The art-critic Robert Hughes once wrote, “There is no tyranny like the tyranny of the unseen masterpiece.” (Oh the beauty of true words) For us writers, that is what inspires us to put pen to pad at our desks at home, in our cubicles at work in between spreadsheets, and in our beds before surrendering to slumber (These days I wish it would go more on the night-time offensive, not these mid-day ambushes). When our muse heads for the door (Oh Calliope, where art thou, and why hast thou forsaken me), we follow her outside to park benches, to cafes and restaurants, or as Chuck Palahniuk once did, wrote the pages to his novel Fight Club underneath the cars he was fixing or as Michael Martin who wrote the pages to his script Brooklyn’s Finest while working the New York subway system (is it really thought that Americans don’t get irony?). David Mamet deplores writers who write in public.  “When did writing become a performance art?”  He bitingly asked in one of his essays.
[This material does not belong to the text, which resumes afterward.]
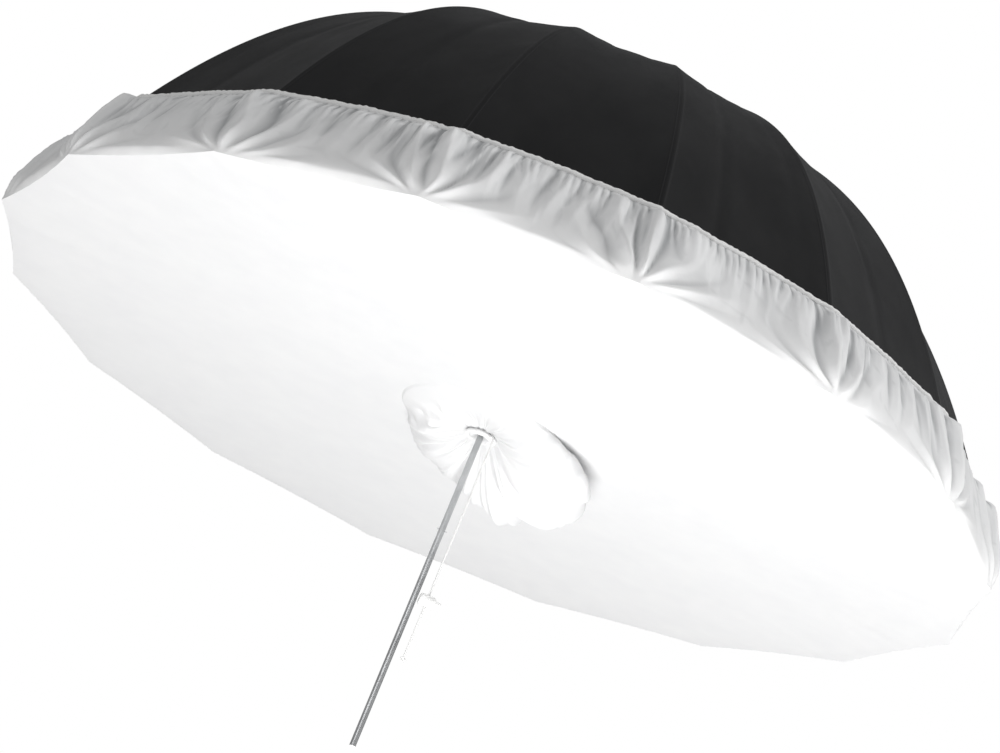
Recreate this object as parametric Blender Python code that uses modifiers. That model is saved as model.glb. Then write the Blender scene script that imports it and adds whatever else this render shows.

As per usual, Mamet is right.  Writing is not a performance art.  Insular and singular in its act of cerebral stewing, writing lacks the dynamism of dance or the force of slam poetry (I find myself not much into slam poetry; it’s like the pop of music – obvious, beating, and usually shallow. But it has its place, and at least poetry continues to morph). The act of writing is dull to everyone but the writer (word).  Sometimes it’s even dull to the writer (double word).  Nothing is more boring than filming someone writing.  But yet there have been many great films about writers and about what inspires them and what tortures them. Here is my list of the 20 Greatest Movies About Writers.”

And you can check out this list if you’re still interested. I found that by this point I cared very little about what I’d originally come to the page in search of – that want was lost in the excitement of once again finding someone whose thoughts had at least once traveled along paths so similar to the ones mine traverse all the time.

I was inspired, not so much by the writer movie I’d just watched, though it did do a bit for me, but more by a post listing good writer movies. Ha. What are the odds. Oh, inspired enough to revisit my neglected blog page.

And here you are.

I am still writing up my December blog, by the way, slowly and not always surely, but it will get done. And I am still, though undeserving, being graced with various events taking place in rapid succession, connected in my mind to string me along to all sorts of cognitive destinations.

(I seldom end these on a note related to the bulk of the post, do I? Always promising more, never delivering. Always plagued by a guilty conscience for not.)

One thought on “Writer Movies

  1. I didn’t think of ‘The Squid and the Whale’ as a writer film, but since it was in that list of 20, I’ll include it as a highly recommended indie artsy film. In another online list, I found ‘Stranger Than Fiction’ which also had a lasting impression on me.